I turned five the day after that game, so I don’t really remember it first hand. But your mention of Jack Ogle brings back memories. Years later, we went to church together at the West Wilshire church of Christ and I remember my dad telling me about Mr. Ogle and his media connection to the Oklahoma sooners. I always felt I was in the midst of a big time sooners football celebrity.
Really good and really interesting post. I expect (and other readers maybe
) new useful posts from you!
Good luck and successes in blogging!

I was listening to you this evening with Al and Jim on “The Animal” and heard you talking about the cheating that has gon on in college football and the message on the chalk board in the locker room after the loss to Notre Dame in ’57. The message and the comments by Lynch seem to add credibility to the event as portrayed by Jim Dent in “The Undefeated”.
Check the book if you want, but this is the best I remember of the story:
Wilkinson had been working on a hot shot recruit from Coffeyville Junior College and had him on campus the week befor the Notre Dame game. As a recruit he had access to the players and the locker room through the week. Tuesday was a closed practice to put in new plays for the upcoming game. The practice field, however was not enclosed and the recruit was seen watching practice from across the street.

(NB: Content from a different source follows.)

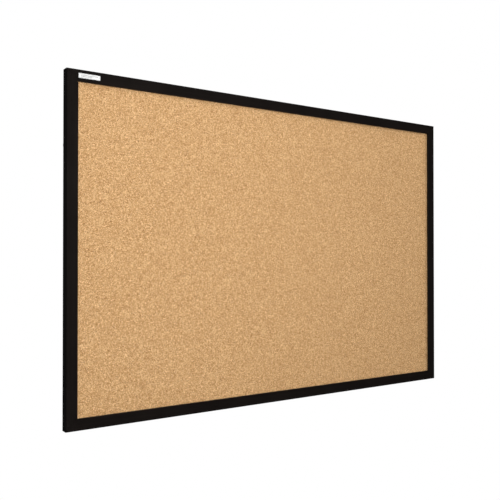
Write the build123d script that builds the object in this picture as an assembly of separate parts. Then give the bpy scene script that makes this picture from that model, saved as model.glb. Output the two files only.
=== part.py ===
from build123d import *
import os
from math import asin, atan2, cos, degrees, radians, sqrt, tan

# Cork bulletin board with a mitred black moulding, hung from strap hangers with D-rings.
# Millimetres. +X runs to the right as the front is seen, +Z is up, the cork faces -Y and the
# wall is on the +Y side. The origin is the centre of the whole object's box.

# ------------------------------------------------------------------ frame moulding
BOARD_WIDTH = 900.0          # over the outer edges of the stiles
BOARD_HEIGHT = 600.0         # over the outer edges of the rails
FACE_WIDTH = 20.0            # moulding, seen from the front
LIP_THICKNESS = 4.0          # front lip that overlaps the cork, so the cork's recess
RABBET_WIDTH = 7.0           # how far the lip reaches in past the land
BACK_RECESS = 3.0            # from the panel's back to the back of the moulding
OUTER_EDGE_RADIUS = 1.2      # front outer edge of the moulding
INNER_EDGE_RADIUS = 0.8      # front inner edge
BACK_EDGE_RADIUS = 0.6       # back outer edge
MITRE_EASING = 0.25          # side of the small square groove that eases each mitre line

# ------------------------------------------------------------------ panel, from front to back
CORK_THICKNESS = 2.5
CORE_THICKNESS = 5.0
BACKING_THICKNESS = 2.5
PANEL_CLEARANCE = 1.0        # all round, between the panel and the rabbet wall

# ------------------------------------------------------------------ V-nails across the mitres
NAIL_BAND = 1.0              # band width, measured along the mitre line
NAIL_DEPTH = 10.0
NAIL_SINK = 0.3              # below the back of the moulding
# The rest of a V-nail is in land widths, so that it stays inside the wood.
NAIL_HALF_SPAN_SHARE = 0.28  # across the mitre line, to each side
NAIL_RISE_SHARE = 0.2        # along the mitre line, wing tip to apex
NAIL_APEX_SHARES = (0.68, 1.08)  # along the mitre line, from the outer corner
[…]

Notre Dame’s team spent Friday night in (Choctaw? or Chickasha?) and had breakfast in the local diner on Saturday morning. While they were eating, two young Mexican girls, migrant workers (no work for migrants in mid-November), came in and begged the players to “Beat those rednecks who said bad things about the Pope”. When they went to get on the team buses their buses had been spray painted with “F*** the pope” and other anti-Catholic phrases (fodder for the pep talk before the game of course).
Once the game started, the game went so badly the coaches felt that Notre Dame must have someone in their huddle on every play. Then someone noticed the recruit from Coffeyville Junior College on the Notre Dame sideline.
Truth or myth? You tell me. But it makes for a great story.